Copying another artist’s work either as a copy or a derivative work under the Copyright Act, is stealing. The right to either copy or produce derivative works from an original artwork is solely and exclusively owned by the original creator of the artwork. This means you have no right to take someone else’s work either as a direct copy or as a derivative work and sell it, ever. There is no percent rule, there is no different media rule and it doesn’t matter if someone else you know does it. It is illegal.

I know wildlife photographers who now make a substantial portion of their income selling their photos to artists and suing artists for stealing their work off the net.

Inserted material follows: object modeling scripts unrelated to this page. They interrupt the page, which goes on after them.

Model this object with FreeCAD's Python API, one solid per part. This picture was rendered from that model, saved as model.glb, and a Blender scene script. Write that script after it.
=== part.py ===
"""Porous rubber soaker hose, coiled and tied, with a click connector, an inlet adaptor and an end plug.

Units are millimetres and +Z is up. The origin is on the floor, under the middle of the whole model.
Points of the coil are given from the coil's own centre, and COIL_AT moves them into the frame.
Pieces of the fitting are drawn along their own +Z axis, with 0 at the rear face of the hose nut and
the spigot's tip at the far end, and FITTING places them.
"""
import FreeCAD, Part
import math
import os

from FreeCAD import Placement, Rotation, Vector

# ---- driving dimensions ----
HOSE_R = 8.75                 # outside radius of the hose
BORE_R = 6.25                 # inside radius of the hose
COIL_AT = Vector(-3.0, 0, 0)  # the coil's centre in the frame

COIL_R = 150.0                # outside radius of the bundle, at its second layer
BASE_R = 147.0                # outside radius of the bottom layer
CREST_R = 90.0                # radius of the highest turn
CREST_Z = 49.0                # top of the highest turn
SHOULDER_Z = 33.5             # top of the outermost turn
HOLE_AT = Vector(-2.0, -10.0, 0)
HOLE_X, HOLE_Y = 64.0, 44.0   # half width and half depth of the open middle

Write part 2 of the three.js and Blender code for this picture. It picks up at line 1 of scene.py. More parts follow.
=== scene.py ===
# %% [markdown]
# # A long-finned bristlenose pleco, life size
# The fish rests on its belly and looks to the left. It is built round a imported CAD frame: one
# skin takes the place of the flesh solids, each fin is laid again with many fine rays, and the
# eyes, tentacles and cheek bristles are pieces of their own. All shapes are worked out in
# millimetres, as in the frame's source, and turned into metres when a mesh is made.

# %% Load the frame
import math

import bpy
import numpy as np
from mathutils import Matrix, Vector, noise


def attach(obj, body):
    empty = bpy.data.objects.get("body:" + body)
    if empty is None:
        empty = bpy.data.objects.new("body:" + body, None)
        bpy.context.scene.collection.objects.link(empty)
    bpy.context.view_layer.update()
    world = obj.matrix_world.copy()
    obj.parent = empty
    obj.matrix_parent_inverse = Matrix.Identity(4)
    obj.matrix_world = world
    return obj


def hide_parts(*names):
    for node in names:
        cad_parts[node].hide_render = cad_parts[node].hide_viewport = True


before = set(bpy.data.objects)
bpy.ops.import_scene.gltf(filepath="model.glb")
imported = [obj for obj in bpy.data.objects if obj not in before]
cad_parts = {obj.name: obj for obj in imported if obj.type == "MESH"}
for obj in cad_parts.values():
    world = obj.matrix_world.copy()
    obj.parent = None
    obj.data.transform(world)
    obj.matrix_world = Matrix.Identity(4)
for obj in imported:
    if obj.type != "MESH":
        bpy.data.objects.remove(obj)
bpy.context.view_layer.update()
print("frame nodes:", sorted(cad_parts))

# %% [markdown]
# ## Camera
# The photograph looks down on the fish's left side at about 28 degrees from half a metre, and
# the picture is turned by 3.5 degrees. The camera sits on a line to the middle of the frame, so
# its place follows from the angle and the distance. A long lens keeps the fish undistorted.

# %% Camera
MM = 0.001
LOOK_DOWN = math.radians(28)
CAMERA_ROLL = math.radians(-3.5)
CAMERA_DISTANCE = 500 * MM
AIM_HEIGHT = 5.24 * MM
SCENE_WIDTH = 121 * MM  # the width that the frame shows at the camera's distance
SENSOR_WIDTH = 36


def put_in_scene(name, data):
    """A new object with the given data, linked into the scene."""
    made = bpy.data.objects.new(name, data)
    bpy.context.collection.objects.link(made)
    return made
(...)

If you want to paint wildlife you should be able to afford to go where the animals are and gather your own reference or pay for it.

Artist Jeff Koons was sued for his work ‘String of Puppies’ by photographer Art Rogers; Rogers claimed copyright violation of his photo ‘Puppies’. Rogers won.


The so called artist Shepard Fairey, is in a lawsuit right now over his use of an AP photo of Obama which Fairey made into a poster without permission.

Harlan Ellison the great American writer sued James Cameron on the Terminator movie for stealing from his teleplays for the Outer Limits television show from the sixties ‘Demon with a Glass Hand’ and ‘Soldier’. Harlan won.

A.E Van Vogt sued Ridley Scott and Fox for stealing his story of an alien, Ixtl from Voyage of the Space Beagle and making it into the movie Alien. A.E. Van Vogt settled out of court with Fox for an undisclosed sum.

It didn’t matter that the movies or the photo were a different media. It was a clear violation. This also applies to photos and sculpture being used as the basis for paintings by artists who were not the creator of the original work. If you want to paint, be honest about it and paint things you have actually experienced, take your own photos and do your own paintings; what could be more satisfying than that?